For instance, if you were heating a pot of water on the stove, the system might include the stove, pot, and water, while the surroundings would be everything else: the rest of the kitchen, house, neighborhood, country, planet, galaxy, and universe. The decision of what to define as the system is arbitrary (up to the observer), and depending on what you wanted to study, you could equally well make just the water, or the entire house, part of the system. The system and the surroundings together make up the universe.
There are three types of systems in thermodynamics: open, closed, and isolated.
•An open system can exchange both energy and matter with its surroundings. The stovetop example would be an open system, because heat and water vapor can be lost to the air.
•A closed system, on the other hand, can exchange only energy with its surroundings, not matter. If we put a very tightly fitting lid on the pot from the previous example, it would approximate a closed system.
•An isolated system is one that cannot exchange either matter or energy with its surroundings. A perfect isolated system is hard to come by, but an insulated drink cooler with a lid is conceptually similar to a true isolated system. The items inside can exchange energy with each other, which is why the drinks get cold and the ice melts a little, but they exchange very little energy (heat) with the outside environment.
The first law of thermodynamics thinks big: it deals with the total amount of energy in the universe, and in particular, it states that this total amount does not change. Put another way, the First Law of Thermodynamics states that energy cannot be created or destroyed. It can only change form or be transferred from one object to another.

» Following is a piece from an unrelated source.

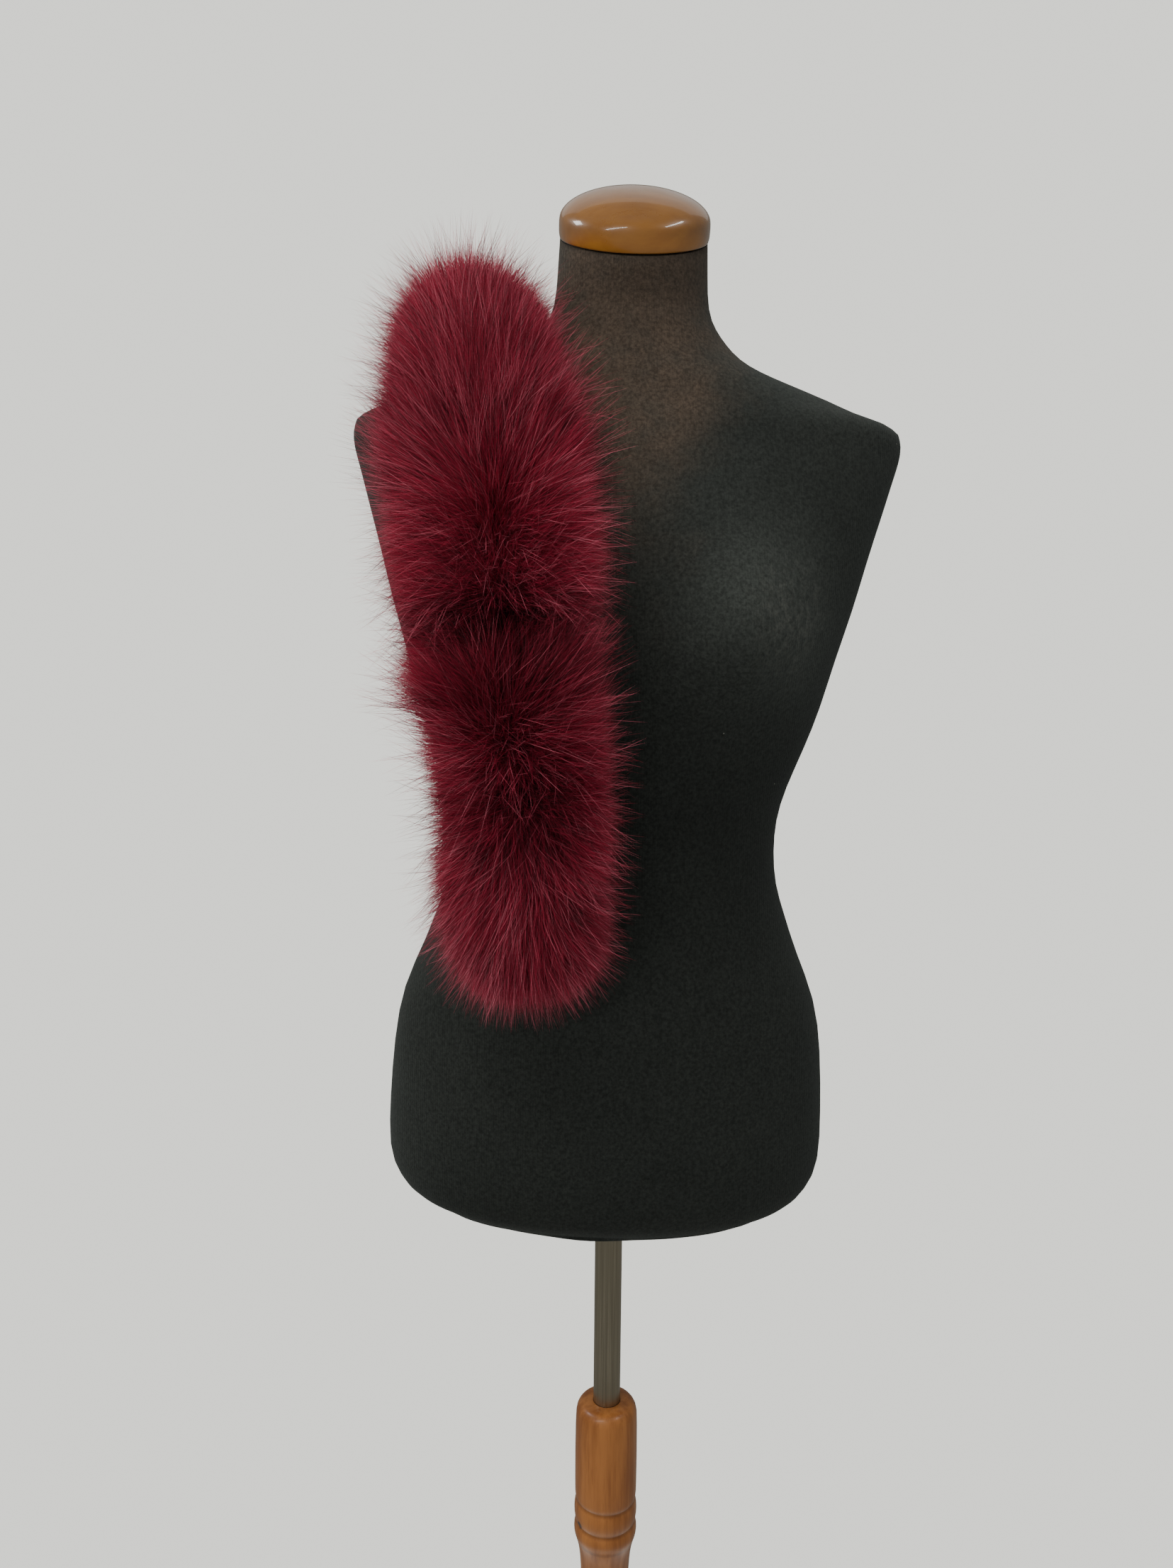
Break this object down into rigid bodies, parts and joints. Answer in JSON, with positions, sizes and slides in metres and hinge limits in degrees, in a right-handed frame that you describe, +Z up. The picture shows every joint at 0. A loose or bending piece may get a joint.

This law may seem kind of abstract, but if we start to look at examples, we’ll find that transfers and transformations of energy take place around us all the time. For example:
•Light bulbs transform electrical energy into light energy (radiant energy).
•One pool ball hits another, transferring kinetic energy and making the second ball move.
•Plants convert the energy of sunlight (radiant energy) into chemical energy stored in organic molecules.
•You are transforming chemical energy from your last snack into kinetic energy as you walk, breathe, and move your finger to scroll up and down this page.
At first glance, the first law of thermodynamics may seem like great news. If energy is never created or destroyed, that means that energy can just be recycled over and over again, right?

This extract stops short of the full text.